I spent my "creative restoration" block eating crackers and staring at a wall.
Plans are supposed to help us. But somewhere along the way, I started serving the plan instead of the other way around. Which got me thinking about why we worship planning in the first place, and what we're actually sacrificing on that altar.
Not having a plan sounds like laziness...
It sounds like something your disappointed father would cite at Thanksgiving. But there's a hidden cost to planning that nobody talks about: every plan is a bet on a future you can't predict, made with information you don't have yet.
The moment you commit to a plan, you start filtering out everything that doesn't fit it. Opportunities that don't match the roadmap look like distractions. Unexpected information feels like an inconvenience. You become a prisoner of Past You's limited imagination.
Nassim Taleb calls this "optionality." When the future is genuinely uncertain, the smart play isn't predicting correctly. It's staying flexible enough to grab whatever shows up. Plans feel like control, but they're often just pre-commitment to a path that might be wrong.
❝ A plan is a loan you take out against a future that hasn't agreed to the terms. ❞
The planless person isn't lost. They're liquid. Ready to pour into whatever container reality offers.
YouTube's Accidental Everything
In 2005, Steve Chen, Chad Hurley, and Jawed Karim launched YouTube as a video dating site. Their slogan was "Tune in, Hook up." They were so desperate for dating videos that they posted Craigslist ads offering to pay women $20 to upload clips of themselves talking about their ideal partner. But nobody did.
So they gave up. "Forget the dating aspect," Chen said. "Let's just open it up to any video." Eighteen months later, Google bought them for $1.65 billion.
Read the full story in The Guardian
Slack's Beautiful Failure
Stewart Butterfield spent three and a half years building Glitch, a massively multiplayer online game that barely anyone wanted to play. What his team did use obsessively was the internal chat tool they'd built to coordinate development. When Glitch died in 2012, Butterfield pivoted in 72 hours.

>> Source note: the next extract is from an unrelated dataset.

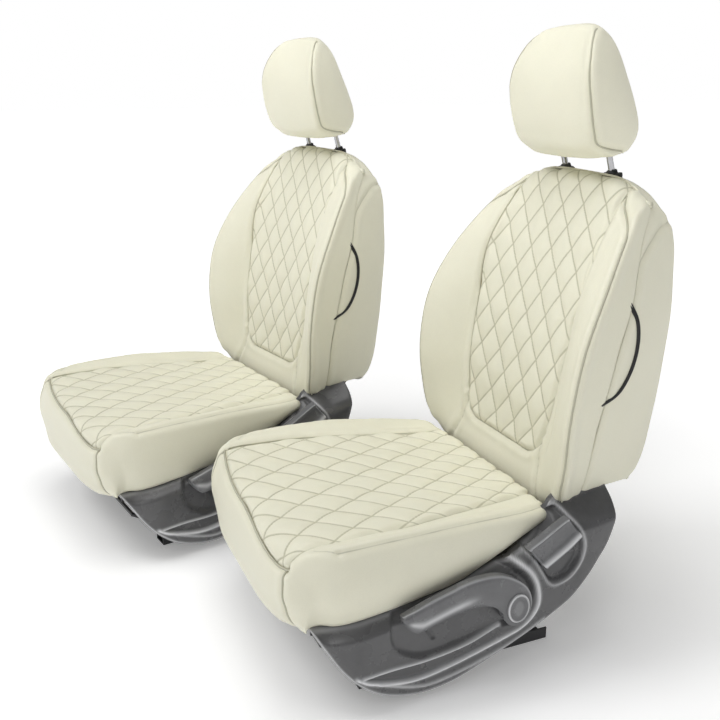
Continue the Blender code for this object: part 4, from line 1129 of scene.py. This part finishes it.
def signed(Y, Z, poly, n=6):
    """Distance to a closed outline, positive inside."""
    loop = list(poly) + [poly[0]]
    L = seg_line(loop, n)
    P = np.stack([Y.ravel(), Z.ravel(), 0 * Y.ravel()], 1)
    d, _ = dist_to(P, np.concatenate([L, np.zeros((len(L), 1))], 1))
    return np.where(inside(Y, Z, L), 1, -1) * d.reshape(Y.shape)


OUT_RIDGE = [(-.165, -.025), (-.136, -.022), (-.102, -.031), (-.07, -.056), (-.052, -.089), (-.049, -.129),
             (-.074, -.16), (-.123, -.177), (-.219, -.201), (-.289, -.21), (-.357, -.197), (-.384, -.184)]
LOW_RIDGE = [(-.348, -.202), (-.284, -.224), (-.242, -.227), (-.17, -.213), (-.097, -.191), (-.033, -.161)]
IN_RIDGE = [(-.123, -.149), (-.195, -.169), (-.265, -.178), (-.329, -.179), (-.382, -.184)]
PAD_RECESS = [(-.079, -.015), (-.040, .010), (.001, .031), (.020, .014), (.032, -.006), (.04, -.032), (.035, -.06),
              (.016, -.085), (-.01, -.094), (-.026, -.088), (-.04, -.067), (-.057, -.039)]
LEVER_RECESS = [(-.318, -.085), (-.223, -.052), (-.163, -.034), (-.129, -.035), (-.089, -.052), (-.062, -.086),
                (-.060, -.125), (-.085, -.150), (-.123, -.152), (-.195, -.165), (-.265, -.172), (-.315, -.150),
                (-.328, -.115)]


def trim_surface(outer=True):
    top = np.array(TOP if outer else TOP_IN, float)
    low = np.array(LOW if outer else LOW_IN, float)
    tf = spline(top[:, 0], top[:, 1])
    lf = spline(low[:, 0], low[:, 1])
    ny, nz = (210, 92) if outer else (120, 50)
    w_ = np.linspace(0, 1, ny)
    w_ = .6 * w_ + .4 * .5 * (1 - np.cos(np.pi * w_))
    y = (-.449 + w_ * (top[-1, 0] + .449))[None]
    # denser steps where the outline is steep at both ends
    v = np.linspace(0, 1, nz)[:, None]
    zt, zb = tf(y), lf(y)
    Y = np.broadcast_to(y, (nz, ny))
    Z = zb + (zt - zb) * v
    base = TRIM_X1 + 0 * Y
    # painted highlight mask, brightest along the moulded ridges and rims
    ridge = 0 * Y
    # soft roll at the top and bottom edges
    dt, db = (zt - Z), (Z - zb)
    roll = .0055
    base = base - roll * np.exp(-np.maximum(dt, 0) / .004) - roll * 1.3 * np.exp(-np.maximum(db, 0) / .005)
    # towards the top it slopes in under the cushion's skirt, more at the rear, under the backrest
    rear = smooth(-.060, .018, Y)
    base = base - (.0185 + .0300 * rear) * (1 - smooth(0, .026 + .030 * rear, dt)) ** 1.2
    # the front end turns inward
    f = np.clip((-.36 - Y) / .089, 0, 1)
    base = base - .030 * f ** 2
    # slight barrel
    base = base + .0035 * np.sin(np.pi * v) - .0015
    if outer:
        s = signed(Y, Z, LEVER_RECESS)
        base = base - .0095 * smooth(-.0035, .0075, s)
        d, al = d2(Y, Z, OUT_RIDGE)
        e = np.exp(-(d / .0042) ** 2)
        base = base + .0040 * e
        ridge = np.maximum(ridge, e)
        d, al = d2(Y, Z, IN_RIDGE)
        e = np.exp(-(d / .0032) ** 2)
        base = base + .0030 * e
        ridge = np.maximum(ridge, .8 * e)
        chan = OUT_RIDGE[7:] + IN_RIDGE[::-1]
        s = signed(Y, Z, chan)
        base = base - .0045 * smooth(.001, .007, s)
        d, al = d2(Y, Z, LOW_RIDGE)
        e = np.exp(-(d / .0036) ** 2)
        base = base + .0022 * e
        ridge = np.maximum(ridge, .55 * e)
        s = signed(Y, Z, PAD_RECESS)
        base = base - .0125 * smooth(-.0015, .0060, s)
        e = np.exp(-((s + .0025) / .0028) ** 2)
        ridge = np.maximum(ridge, .55 * e)
        base = base + .0012 * e
        # the finger slot
        p0, p1 = np.array([-.259, -.125]), np.array([-.247, -.145])
        P = np.stack([Y.ravel(), Z.ravel(), 0 * Y.ravel()], 1)
        d, _ = dist_to(P, np.array([[*p0, 0], [*p1, 0]]))
        base = base - .0045 * (1 - smooth(.0022, .0046, d.reshape(Y.shape)))
    else:
        d, al = d2(Y, Z, LOW_RIDGE)
        e = np.exp(-(d / .004) ** 2)
        base = base + .0025 * e
        ridge = np.maximum(ridge, .6 * e)
    # painted highlight along the lower and front rim
    ridge = np.maximum(ridge, .55 * np.exp(-((db - .004) / .0035) ** 2))
    ridge = np.maximum(ridge, .30 * np.exp(-((dt - .004) / .003) ** 2))
    P = np.stack([base, Y, Z], -1)
    s = Form()
    s.patch(P, ridge=ridge)
    # flange under the skirt
    w = np.linspace(0, 1, 6)[:, None]
    topx = base[-1][None]
    F = np.stack([topx - w * .012, np.broadcast_to(y, (6, ny)),
                  Z[-1][None] + .0015 * np.sin(w * 1.57) - .002 * w + 0 * y], -1)
    s.patch(F, ridge=0.0 * F[..., 0])
    w = np.linspace(0, 1, 5)[:, None]
    B = np.stack([base[0][None] - w * .010, np.broadcast_to(y, (5, ny)), Z[0][None] - .0015 * np.sin(w * 1.57) + .003 * w ** 2], -1)
    s.patch(B, flip=True, ridge=0.0 * B[..., 0])
    s.weld()
    s.A["ridge"] = np.clip(s.A["ridge"], 0, 1)
    N = s.normals()
    if N[:, 0].mean() < 0:
        s.quads, s.tris = s.quads[:, ::-1], s.tris[:, ::-1]
    out = shell(s, .0026)
    return out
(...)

That chat tool became Slack, now worth over $27 billion. The plan failed. The accident won.
TechCrunch has the origin story
Instagram's Whiskey Problem
Kevin Systrom's original plan was Burbn, a check-in app for bourbon enthusiasts to share where they were drinking. The app flopped. But Systrom noticed users kept ignoring the check-in features and just posting photos. He stripped everything else out.
Instagram hit 25,000 users in 24 hours. Within 18 months, Facebook acquired it for $1 billion. Systrom's plan was a dead end. His willingness to abandon it was the actual product.
What Does Science Have to Say?
In 1976, psychologist Barry Staw ran a now-famous experiment showing that people who've committed to a plan will keep throwing resources at it even when it's clearly failing. He called this "escalation of commitment." Plans don't just guide us. They trap us. More on the research here.
Meanwhile, researcher Saras Sarasvathy studied how expert entrepreneurs actually make decisions. Her finding? The best founders don't predict and plan. They use "effectual reasoning," starting with what they have and staying open to wherever it leads. Planning is what MBA students do. Optionality is what successful founders do. Sarasvathy's research explained.
Dumb Word of the Day
Kairos (KYE-ross) noun
An ancient Greek word meaning the opportune moment for decisive action. Unlike chronos, which measures clock time, kairos is about recognizing when conditions suddenly align for something that wasn't in the plan.
Let's use it in a sentance: "I was supposed to be doing laundry, but a kairos moment arrived when my neighbor mentioned she was selling her vintage typewriter for $20."

This week, pick one day and delete your to-do list. All of it. Just start the day with nothing planned and see what you actually want to do when 9am arrives. Notice what opportunities show up when you're not already committed to something else.
The goal isn't chaos. It's discovering what your real priorities look like when Past You isn't calling the shots.
Thanks for getting dumb with me today.
Remember, the spreadsheet didn't go to the flea market, but you could have.